- _Items_:
--------------------------------------------------
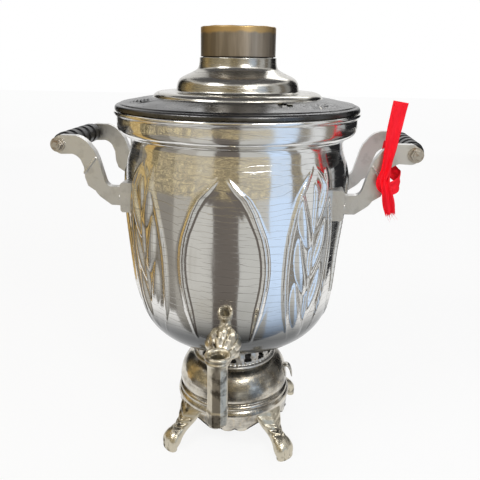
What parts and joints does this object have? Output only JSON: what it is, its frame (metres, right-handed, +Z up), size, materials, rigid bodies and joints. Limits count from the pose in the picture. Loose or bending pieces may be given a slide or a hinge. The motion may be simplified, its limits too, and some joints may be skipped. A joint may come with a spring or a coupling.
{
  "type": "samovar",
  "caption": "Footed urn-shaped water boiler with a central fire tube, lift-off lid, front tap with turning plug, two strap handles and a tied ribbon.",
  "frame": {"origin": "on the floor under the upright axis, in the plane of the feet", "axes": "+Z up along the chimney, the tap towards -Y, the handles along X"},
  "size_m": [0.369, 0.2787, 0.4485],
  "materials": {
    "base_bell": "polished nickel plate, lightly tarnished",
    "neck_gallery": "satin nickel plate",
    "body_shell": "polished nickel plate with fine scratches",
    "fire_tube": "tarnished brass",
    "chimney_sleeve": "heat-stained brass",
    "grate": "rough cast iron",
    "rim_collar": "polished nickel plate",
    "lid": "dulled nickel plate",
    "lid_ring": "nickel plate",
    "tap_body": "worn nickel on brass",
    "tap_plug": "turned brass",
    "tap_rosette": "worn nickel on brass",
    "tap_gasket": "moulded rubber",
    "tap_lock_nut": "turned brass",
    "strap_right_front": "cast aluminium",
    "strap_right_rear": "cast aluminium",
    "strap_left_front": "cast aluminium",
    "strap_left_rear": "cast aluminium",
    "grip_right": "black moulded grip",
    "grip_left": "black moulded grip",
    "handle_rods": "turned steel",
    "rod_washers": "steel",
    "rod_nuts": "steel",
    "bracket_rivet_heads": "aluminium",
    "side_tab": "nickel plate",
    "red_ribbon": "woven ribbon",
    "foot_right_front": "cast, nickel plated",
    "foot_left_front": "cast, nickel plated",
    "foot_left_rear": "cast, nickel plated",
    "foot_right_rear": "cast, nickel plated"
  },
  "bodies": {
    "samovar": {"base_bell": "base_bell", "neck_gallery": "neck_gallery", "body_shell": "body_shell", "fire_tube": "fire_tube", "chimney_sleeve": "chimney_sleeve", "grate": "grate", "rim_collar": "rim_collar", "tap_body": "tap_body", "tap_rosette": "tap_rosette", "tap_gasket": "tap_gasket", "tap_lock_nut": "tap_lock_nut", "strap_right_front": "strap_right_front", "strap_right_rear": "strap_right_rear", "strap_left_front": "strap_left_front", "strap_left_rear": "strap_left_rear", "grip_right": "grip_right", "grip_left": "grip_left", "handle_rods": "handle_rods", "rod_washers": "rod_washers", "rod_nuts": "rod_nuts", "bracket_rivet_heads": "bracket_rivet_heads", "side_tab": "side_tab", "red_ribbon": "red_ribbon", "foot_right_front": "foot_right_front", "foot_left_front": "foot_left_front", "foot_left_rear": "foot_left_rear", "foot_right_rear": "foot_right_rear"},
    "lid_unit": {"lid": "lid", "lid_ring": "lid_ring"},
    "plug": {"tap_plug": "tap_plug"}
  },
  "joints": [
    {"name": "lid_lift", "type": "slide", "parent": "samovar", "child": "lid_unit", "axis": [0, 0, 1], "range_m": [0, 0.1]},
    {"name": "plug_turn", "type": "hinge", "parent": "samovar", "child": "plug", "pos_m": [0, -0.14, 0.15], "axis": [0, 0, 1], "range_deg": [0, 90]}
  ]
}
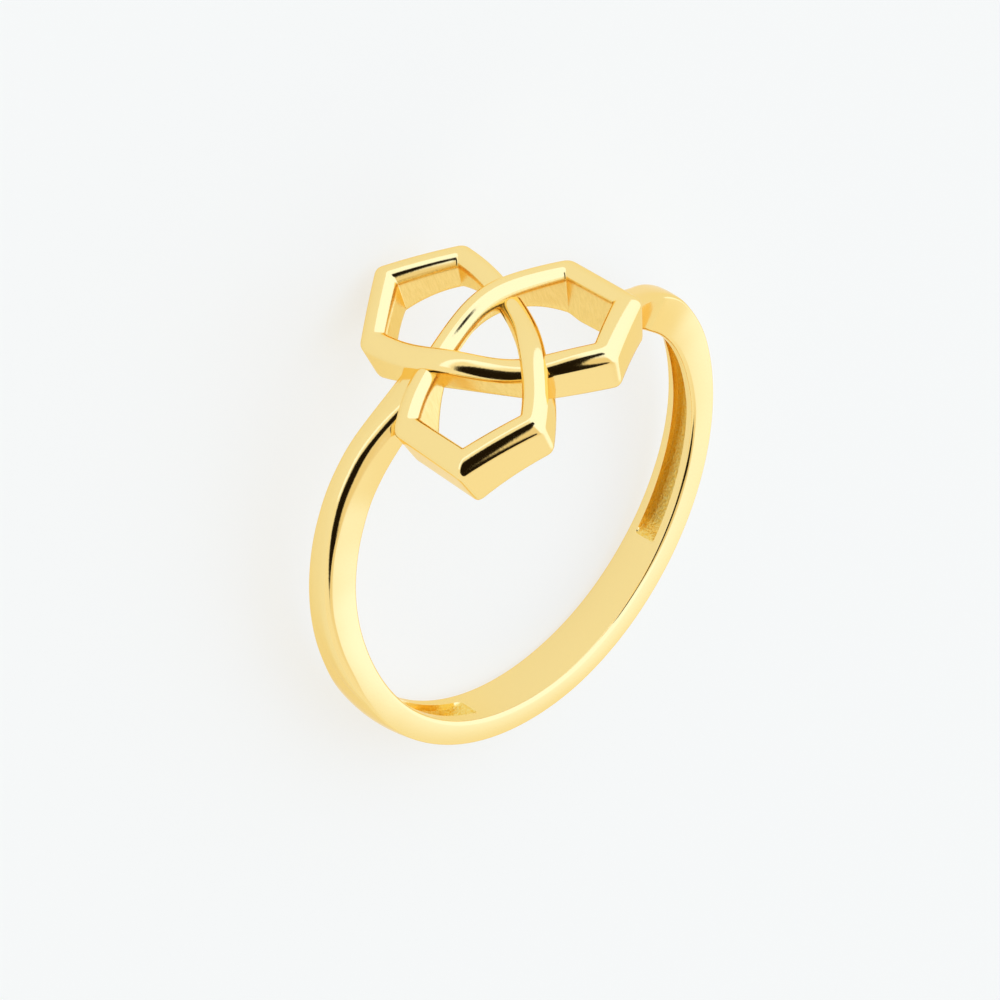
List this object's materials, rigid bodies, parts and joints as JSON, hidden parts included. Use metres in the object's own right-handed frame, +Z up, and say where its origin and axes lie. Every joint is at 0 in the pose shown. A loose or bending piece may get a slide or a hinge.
--------------------------------------------------
- _Stated task_:
Report the number of lines in the listing where the string "this" appears, and nothing besides.

- _Answer below_:
2